## What you have to do
List all the lines in these records that hold "imported".

## Information provided
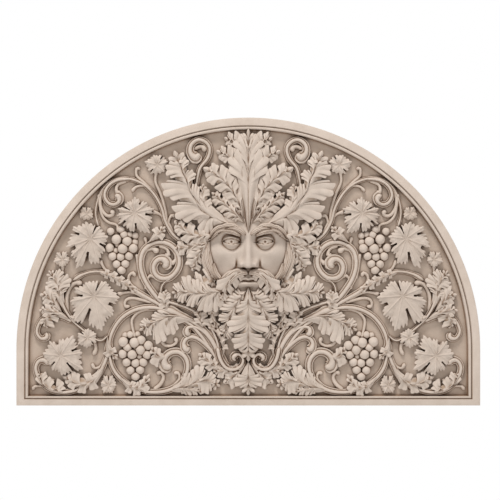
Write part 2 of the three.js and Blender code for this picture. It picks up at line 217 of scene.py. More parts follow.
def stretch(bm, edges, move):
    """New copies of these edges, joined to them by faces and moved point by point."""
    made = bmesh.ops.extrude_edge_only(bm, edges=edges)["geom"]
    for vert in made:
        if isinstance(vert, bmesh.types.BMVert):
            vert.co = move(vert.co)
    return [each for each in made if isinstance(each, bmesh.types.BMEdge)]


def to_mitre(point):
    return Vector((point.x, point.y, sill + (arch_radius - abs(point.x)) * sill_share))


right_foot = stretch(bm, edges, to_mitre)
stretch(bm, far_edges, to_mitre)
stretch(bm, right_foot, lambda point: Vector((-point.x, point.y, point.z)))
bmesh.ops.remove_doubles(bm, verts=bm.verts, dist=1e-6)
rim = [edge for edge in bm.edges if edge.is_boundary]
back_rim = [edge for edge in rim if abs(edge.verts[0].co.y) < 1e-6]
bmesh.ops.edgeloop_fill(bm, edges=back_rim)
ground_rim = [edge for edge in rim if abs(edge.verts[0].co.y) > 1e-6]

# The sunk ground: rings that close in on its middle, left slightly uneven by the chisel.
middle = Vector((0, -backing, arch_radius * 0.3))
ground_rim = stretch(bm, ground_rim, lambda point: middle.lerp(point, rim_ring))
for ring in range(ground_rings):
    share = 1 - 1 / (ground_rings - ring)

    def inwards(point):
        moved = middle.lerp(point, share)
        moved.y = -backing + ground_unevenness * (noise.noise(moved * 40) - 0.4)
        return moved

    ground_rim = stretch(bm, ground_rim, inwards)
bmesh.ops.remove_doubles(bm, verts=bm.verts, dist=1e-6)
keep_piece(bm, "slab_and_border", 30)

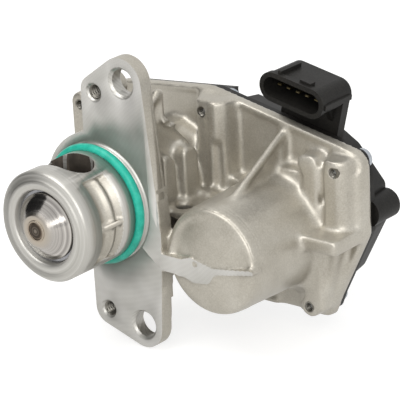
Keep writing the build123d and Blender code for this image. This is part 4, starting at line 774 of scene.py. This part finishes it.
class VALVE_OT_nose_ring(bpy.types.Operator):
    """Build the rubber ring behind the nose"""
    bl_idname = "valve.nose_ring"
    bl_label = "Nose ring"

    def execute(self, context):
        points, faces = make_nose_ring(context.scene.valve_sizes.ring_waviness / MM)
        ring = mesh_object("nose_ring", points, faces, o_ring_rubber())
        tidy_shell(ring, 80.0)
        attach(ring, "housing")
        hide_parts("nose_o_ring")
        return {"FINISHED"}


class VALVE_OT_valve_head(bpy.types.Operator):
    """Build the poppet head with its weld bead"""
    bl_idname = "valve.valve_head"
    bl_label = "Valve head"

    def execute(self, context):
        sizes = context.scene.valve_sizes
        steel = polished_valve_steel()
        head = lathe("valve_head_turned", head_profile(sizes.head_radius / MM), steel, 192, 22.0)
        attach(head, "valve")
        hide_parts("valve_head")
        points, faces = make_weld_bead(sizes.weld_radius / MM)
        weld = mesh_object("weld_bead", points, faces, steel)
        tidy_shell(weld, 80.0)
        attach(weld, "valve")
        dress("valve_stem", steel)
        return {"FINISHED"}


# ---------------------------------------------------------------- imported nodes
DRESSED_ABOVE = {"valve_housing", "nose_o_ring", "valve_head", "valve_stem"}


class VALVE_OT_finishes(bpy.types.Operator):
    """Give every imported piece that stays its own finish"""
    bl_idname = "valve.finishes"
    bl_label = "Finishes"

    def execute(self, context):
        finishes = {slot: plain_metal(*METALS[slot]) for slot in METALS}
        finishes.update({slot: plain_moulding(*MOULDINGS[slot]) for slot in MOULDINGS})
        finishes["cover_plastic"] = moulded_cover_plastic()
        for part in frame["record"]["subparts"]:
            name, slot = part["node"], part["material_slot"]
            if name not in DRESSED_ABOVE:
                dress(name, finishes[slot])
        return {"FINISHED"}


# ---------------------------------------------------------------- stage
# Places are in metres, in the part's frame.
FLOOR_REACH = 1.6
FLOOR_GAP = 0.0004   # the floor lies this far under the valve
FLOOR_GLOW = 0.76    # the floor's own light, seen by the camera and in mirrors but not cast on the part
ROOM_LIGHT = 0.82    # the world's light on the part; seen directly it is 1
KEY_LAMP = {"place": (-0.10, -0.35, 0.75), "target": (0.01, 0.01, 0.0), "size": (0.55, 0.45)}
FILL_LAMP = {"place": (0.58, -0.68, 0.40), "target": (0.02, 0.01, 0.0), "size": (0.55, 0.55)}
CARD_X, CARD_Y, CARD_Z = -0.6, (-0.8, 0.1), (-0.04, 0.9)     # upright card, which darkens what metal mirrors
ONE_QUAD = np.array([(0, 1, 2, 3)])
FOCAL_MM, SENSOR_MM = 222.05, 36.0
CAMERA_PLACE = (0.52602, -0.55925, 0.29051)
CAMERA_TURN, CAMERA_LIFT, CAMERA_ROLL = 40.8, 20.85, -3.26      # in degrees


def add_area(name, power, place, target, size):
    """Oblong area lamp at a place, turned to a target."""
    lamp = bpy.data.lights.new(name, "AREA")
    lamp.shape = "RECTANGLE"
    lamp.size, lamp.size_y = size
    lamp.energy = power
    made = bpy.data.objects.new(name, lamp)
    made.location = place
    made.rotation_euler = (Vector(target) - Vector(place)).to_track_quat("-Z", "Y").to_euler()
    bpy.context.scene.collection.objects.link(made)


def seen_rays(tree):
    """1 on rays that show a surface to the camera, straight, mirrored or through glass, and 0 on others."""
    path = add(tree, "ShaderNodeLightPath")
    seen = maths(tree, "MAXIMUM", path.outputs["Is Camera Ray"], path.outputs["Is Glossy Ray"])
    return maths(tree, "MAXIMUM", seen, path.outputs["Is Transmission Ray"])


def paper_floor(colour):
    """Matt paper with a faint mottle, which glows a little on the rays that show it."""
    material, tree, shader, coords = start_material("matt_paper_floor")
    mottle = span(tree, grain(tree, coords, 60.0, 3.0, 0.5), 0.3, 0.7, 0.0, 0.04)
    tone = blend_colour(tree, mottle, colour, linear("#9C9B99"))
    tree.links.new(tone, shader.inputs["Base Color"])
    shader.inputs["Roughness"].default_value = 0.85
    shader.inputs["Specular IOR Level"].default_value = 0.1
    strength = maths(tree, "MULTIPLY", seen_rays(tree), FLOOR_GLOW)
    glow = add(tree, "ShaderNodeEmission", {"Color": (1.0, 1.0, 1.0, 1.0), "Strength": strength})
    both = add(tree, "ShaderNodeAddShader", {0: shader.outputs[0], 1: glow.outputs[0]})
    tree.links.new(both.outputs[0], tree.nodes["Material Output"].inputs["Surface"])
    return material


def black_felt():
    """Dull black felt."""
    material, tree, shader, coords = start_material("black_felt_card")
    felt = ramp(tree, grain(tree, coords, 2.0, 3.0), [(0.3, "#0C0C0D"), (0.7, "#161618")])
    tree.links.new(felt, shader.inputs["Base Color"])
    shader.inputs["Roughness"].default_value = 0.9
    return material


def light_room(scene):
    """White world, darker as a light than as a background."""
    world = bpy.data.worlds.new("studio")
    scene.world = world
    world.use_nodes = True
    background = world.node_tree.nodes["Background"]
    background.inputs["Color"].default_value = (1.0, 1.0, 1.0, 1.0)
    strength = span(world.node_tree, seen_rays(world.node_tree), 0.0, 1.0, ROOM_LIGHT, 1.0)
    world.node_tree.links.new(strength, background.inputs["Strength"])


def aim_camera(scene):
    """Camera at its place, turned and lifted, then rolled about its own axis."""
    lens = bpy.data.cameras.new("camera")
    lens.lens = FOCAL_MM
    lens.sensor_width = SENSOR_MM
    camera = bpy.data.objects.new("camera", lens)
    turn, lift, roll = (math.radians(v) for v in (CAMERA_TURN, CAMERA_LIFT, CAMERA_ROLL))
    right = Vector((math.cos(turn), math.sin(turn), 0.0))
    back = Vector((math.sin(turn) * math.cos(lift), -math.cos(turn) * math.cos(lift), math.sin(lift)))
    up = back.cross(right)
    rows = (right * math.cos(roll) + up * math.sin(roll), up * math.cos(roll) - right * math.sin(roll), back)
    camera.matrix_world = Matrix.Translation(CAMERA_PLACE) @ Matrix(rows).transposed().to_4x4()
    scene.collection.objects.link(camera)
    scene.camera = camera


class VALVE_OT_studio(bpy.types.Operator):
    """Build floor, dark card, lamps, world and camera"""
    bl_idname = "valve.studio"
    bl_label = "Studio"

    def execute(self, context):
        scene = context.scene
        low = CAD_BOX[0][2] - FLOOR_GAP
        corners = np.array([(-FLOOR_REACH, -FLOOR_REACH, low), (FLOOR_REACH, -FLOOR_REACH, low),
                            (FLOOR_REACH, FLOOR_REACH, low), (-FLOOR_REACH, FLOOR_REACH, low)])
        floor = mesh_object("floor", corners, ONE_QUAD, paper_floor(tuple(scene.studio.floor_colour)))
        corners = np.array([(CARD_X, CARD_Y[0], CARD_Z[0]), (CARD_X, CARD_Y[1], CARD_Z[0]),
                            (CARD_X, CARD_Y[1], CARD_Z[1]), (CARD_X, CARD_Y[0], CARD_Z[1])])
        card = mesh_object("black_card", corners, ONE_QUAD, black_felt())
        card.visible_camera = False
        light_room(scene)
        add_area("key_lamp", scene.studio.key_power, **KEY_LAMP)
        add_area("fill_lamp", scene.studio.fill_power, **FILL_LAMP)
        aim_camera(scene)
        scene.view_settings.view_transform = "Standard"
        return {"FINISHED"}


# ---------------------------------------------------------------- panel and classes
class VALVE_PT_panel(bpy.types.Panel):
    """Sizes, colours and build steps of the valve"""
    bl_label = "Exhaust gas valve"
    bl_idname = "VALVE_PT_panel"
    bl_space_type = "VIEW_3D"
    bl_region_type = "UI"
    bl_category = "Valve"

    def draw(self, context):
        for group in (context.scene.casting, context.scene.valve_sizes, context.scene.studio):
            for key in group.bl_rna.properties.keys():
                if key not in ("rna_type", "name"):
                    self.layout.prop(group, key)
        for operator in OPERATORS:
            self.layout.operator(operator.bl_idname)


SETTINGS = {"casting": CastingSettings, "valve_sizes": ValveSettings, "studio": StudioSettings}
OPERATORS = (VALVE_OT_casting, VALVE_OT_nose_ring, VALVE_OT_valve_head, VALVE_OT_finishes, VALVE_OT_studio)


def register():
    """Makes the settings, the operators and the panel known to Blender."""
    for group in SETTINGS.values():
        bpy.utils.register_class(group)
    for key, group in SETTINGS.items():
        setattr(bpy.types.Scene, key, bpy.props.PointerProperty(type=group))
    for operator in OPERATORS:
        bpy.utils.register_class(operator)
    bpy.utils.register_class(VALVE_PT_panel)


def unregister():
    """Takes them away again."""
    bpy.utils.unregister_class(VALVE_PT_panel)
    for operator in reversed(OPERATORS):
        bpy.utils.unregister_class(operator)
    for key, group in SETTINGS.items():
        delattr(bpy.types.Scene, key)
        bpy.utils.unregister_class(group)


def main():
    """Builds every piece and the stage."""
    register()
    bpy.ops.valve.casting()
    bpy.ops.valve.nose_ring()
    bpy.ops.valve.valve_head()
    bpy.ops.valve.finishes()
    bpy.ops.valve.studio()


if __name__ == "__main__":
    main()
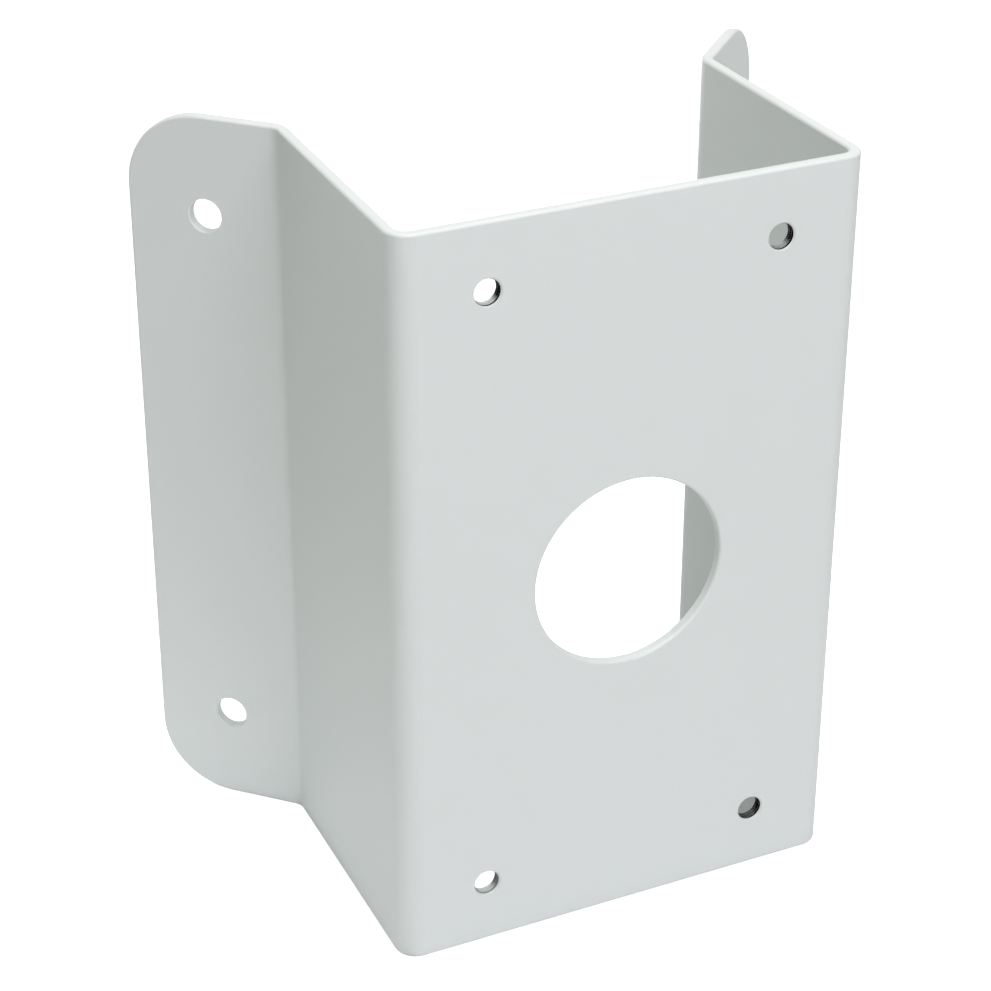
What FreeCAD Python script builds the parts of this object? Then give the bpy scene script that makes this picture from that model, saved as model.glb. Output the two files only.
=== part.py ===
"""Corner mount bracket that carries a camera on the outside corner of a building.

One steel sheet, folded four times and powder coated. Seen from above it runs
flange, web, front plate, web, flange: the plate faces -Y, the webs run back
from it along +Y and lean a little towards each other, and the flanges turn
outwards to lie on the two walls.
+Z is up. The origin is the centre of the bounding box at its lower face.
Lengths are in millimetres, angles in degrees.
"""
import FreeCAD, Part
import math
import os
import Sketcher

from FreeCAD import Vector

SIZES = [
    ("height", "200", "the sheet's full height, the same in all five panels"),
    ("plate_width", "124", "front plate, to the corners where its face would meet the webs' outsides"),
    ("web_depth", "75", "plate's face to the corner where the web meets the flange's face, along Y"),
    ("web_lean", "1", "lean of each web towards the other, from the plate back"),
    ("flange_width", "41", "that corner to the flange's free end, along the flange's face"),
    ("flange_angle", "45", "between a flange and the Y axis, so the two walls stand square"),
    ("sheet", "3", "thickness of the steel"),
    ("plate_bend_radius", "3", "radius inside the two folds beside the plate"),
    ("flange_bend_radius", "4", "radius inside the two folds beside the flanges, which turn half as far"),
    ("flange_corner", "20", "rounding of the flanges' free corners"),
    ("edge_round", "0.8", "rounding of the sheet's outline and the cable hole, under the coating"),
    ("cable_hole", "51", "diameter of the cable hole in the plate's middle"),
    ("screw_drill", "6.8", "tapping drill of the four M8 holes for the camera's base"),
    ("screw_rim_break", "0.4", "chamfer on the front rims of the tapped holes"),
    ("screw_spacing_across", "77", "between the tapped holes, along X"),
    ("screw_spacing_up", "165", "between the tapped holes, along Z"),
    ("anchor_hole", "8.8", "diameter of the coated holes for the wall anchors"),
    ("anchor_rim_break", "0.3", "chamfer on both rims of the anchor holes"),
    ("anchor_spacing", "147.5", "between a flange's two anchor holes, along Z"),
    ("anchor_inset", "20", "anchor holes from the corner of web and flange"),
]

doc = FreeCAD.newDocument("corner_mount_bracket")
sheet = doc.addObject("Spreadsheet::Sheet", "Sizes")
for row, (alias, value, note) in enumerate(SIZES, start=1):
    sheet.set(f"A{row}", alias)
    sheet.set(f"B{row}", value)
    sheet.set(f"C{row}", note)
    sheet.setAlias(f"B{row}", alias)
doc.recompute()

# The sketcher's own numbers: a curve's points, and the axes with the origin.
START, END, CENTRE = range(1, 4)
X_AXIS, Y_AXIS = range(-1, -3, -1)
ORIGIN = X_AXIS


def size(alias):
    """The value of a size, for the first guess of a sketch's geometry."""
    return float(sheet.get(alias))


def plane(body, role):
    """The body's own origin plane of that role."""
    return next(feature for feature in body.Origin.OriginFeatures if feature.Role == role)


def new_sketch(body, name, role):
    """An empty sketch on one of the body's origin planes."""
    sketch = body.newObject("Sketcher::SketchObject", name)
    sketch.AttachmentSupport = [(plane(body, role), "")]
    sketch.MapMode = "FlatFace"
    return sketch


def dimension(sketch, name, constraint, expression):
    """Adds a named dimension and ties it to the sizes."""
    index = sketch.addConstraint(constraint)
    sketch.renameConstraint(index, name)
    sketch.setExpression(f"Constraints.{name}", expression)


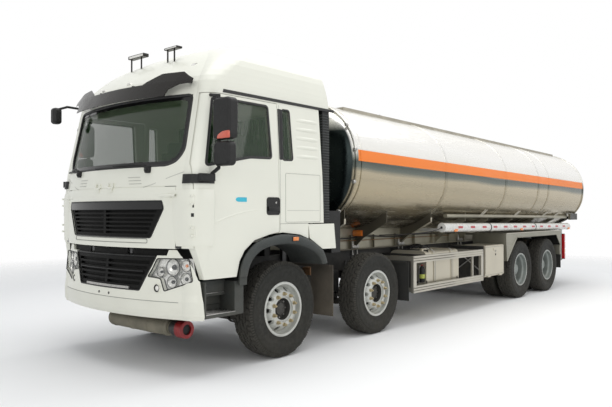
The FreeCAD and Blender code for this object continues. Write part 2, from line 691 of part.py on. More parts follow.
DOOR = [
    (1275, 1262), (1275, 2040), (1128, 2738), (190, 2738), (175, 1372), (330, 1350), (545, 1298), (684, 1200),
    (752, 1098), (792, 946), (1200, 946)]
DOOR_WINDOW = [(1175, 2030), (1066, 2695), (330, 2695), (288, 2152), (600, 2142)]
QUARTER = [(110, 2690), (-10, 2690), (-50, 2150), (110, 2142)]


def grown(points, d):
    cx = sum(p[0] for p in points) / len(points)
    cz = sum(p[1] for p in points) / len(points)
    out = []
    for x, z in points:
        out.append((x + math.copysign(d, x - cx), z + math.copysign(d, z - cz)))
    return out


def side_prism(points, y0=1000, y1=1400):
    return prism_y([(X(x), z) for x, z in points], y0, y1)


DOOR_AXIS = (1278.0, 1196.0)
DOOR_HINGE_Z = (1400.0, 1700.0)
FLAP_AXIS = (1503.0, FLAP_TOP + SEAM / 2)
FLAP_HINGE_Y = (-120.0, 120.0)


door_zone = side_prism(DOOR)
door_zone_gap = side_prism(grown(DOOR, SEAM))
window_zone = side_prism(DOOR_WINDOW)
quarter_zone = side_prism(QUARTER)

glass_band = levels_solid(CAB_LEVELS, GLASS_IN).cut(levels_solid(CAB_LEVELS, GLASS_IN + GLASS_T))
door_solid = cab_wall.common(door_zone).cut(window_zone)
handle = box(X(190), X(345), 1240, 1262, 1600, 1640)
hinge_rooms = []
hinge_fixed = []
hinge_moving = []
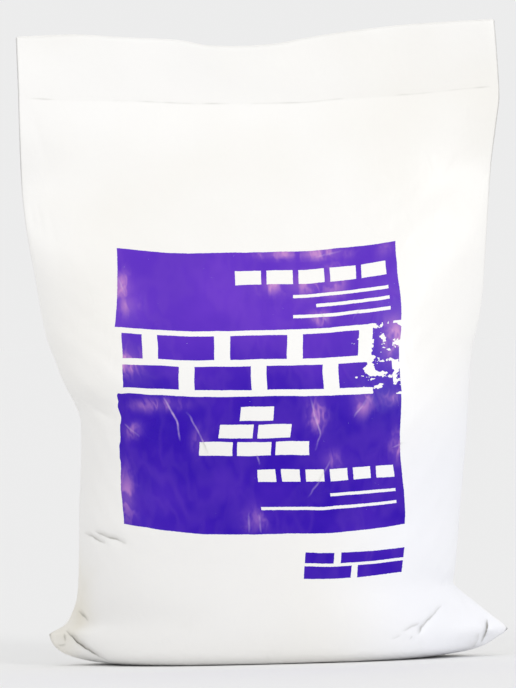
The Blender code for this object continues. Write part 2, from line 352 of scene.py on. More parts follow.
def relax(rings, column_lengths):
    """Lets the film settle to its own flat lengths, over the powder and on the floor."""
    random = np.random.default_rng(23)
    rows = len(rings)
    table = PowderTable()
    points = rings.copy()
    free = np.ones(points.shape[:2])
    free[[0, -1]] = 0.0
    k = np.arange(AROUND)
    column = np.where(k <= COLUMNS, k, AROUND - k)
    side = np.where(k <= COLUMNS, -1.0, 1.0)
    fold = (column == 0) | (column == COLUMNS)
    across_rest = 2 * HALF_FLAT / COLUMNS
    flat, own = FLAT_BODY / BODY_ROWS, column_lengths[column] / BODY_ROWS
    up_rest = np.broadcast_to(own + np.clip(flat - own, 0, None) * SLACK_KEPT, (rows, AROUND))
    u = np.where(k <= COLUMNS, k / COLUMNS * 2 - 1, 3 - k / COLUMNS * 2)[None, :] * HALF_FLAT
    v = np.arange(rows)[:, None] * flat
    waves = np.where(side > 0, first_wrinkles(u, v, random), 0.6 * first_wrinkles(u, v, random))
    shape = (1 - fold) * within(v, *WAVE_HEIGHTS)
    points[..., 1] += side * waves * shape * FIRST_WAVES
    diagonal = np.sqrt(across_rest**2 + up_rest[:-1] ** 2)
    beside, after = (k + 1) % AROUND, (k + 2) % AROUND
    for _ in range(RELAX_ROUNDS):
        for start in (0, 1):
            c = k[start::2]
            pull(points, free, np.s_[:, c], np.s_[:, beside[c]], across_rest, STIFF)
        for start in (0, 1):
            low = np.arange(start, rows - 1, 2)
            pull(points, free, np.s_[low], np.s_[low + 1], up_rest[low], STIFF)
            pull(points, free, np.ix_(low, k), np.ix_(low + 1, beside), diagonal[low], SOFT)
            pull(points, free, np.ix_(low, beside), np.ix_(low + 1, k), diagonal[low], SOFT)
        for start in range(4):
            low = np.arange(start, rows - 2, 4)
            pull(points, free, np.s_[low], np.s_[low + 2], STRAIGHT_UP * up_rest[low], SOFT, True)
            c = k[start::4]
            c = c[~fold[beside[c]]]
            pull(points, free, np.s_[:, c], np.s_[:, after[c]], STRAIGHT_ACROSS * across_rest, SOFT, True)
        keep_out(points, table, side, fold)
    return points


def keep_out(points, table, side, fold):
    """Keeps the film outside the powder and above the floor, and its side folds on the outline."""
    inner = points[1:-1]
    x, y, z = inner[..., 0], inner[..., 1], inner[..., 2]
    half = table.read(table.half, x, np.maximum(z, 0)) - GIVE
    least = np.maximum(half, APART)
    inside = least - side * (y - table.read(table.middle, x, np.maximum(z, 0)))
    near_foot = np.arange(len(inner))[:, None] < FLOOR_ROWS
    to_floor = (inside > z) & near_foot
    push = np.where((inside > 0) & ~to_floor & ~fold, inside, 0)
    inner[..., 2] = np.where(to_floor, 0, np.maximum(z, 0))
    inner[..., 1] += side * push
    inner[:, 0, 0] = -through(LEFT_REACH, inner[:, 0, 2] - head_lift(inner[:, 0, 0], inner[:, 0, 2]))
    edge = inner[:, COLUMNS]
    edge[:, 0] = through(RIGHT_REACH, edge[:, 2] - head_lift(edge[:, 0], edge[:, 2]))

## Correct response
# ---------------------------------------------------------------- imported nodes
    """Give every imported piece that stays its own finish"""